The figures look stark for Mr Twyman’s family as the tax liability on his 900-acre farm could be as high as £2 million.
“That’s a crazy amount of money for our descendants to find and will mean having to sell vast amounts of land which will then make the farm unviable,” he said.
“Farmers have had it tough enough with the increasing regulation and red tape and now this bombshell.”
Kim Gower, who owns Blandred Farm in Folkestone, is equally aghast and fears the new inheritance tax could force the family to sell off a fifth of their land.
“Agricultural land has been traditionally exempt from inheritance tax to avoid the necessity of selling it on the death of the owner to cover that bill,” she said.
“It often takes several generations to build up a farm because land and buildings are so expensive.
“On our family farm, it has taken 100 years to grow it from a small dairy farm to the larger arable farm we have today.
“Even the smallest farms will be unlikely to fall under the £1 million threshold set by the Chancellor.
“It has taken us the last 30 years to increase the farmland by a fifth. We also still have a mortgage on this land.
“For us, it effectively means that we will have to sell a fifth of our land to pay the inheritance tax, wiping out three decades of work and investment.”
The Budget announcement has seen a backlash from high-profile personalities with interests in farming and the countryside.
Writing on X, Jeremy Clarkson, whose hit Amazon series Clarkson’s Farm has given a unique insight into the challenges of farming, said farmers have been “shafted”.
Meanwhile, TV property guru Kirstie Allsopp used an expletive to describe the actions of the Chancellor.
She added: “She has destroyed their ability to pass farms onto their children and broken the future of our great estates.
“It is an appalling decision and shows the government has zero understanding of what matters to rural voters.”
In the lead-up to the Budget, the National Union of Farmers and the Country Land Business Association (CLA) had urged the Chancellor to leave the current agricultural and business property relief alone, after hearing it could be under threat.
In a letter to Rachel Reeves, they warned of a threat to food security if farmers were hit with inheritance tax.
CLA president Victoria Vyvyan said the government had made repeated assurances to the farming industry over the last 12 months that it would not tamper with inheritance tax reliefs
“We needed to raise money in the Budget and we know that there are a lot of landowners who are very wealthy…”
“The decision to now rip the rug from under farmers is nothing short of a betrayal,” she said.

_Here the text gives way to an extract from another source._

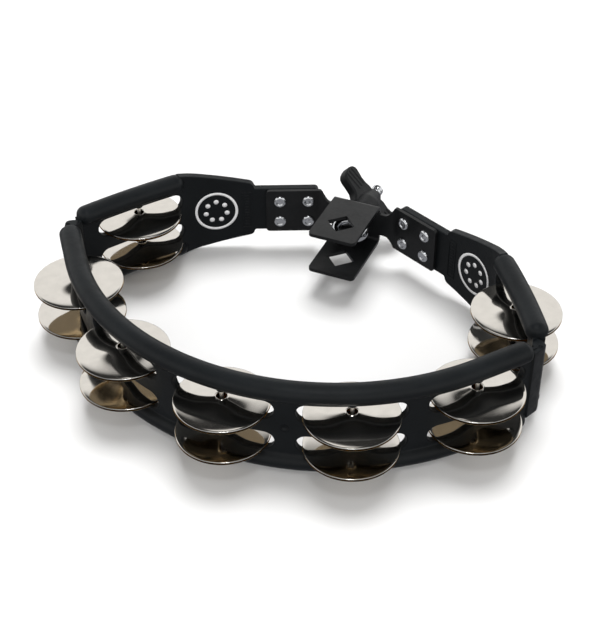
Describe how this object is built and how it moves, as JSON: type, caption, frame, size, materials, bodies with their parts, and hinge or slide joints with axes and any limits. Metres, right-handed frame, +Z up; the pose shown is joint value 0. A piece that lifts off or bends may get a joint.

“This puts dynamite beneath the livelihoods of British farming and flies in the face of growth and investment.”
But the Chancellor has said 73% of farms and agricultural property will not be affected at all.
“So, this does protect smaller farms,” she said, “27% will be affected, but with a discount on inheritance tax of 20% compared to 40% that others pay.
“We needed to raise money in the Budget and we know that there are a lot of landowners who are very wealthy, some who buy land to avoid paying inheritance tax because previously there was no inheritance tax.
“These are fair and proportionate changes so that anyone with land can pass on above the normal inheritance tax allowances.”
The measures have also been defended by Paul Johnson, director of the independent Institute for Fiscal Studies.
“This affects a very small number of farms each year. [Farmers] are still going to be treated better than anyone else in terms of inheritance tax,” he said.
Farmers could still transfer land to younger generations and not pay inheritance tax if this is done seven years before they die.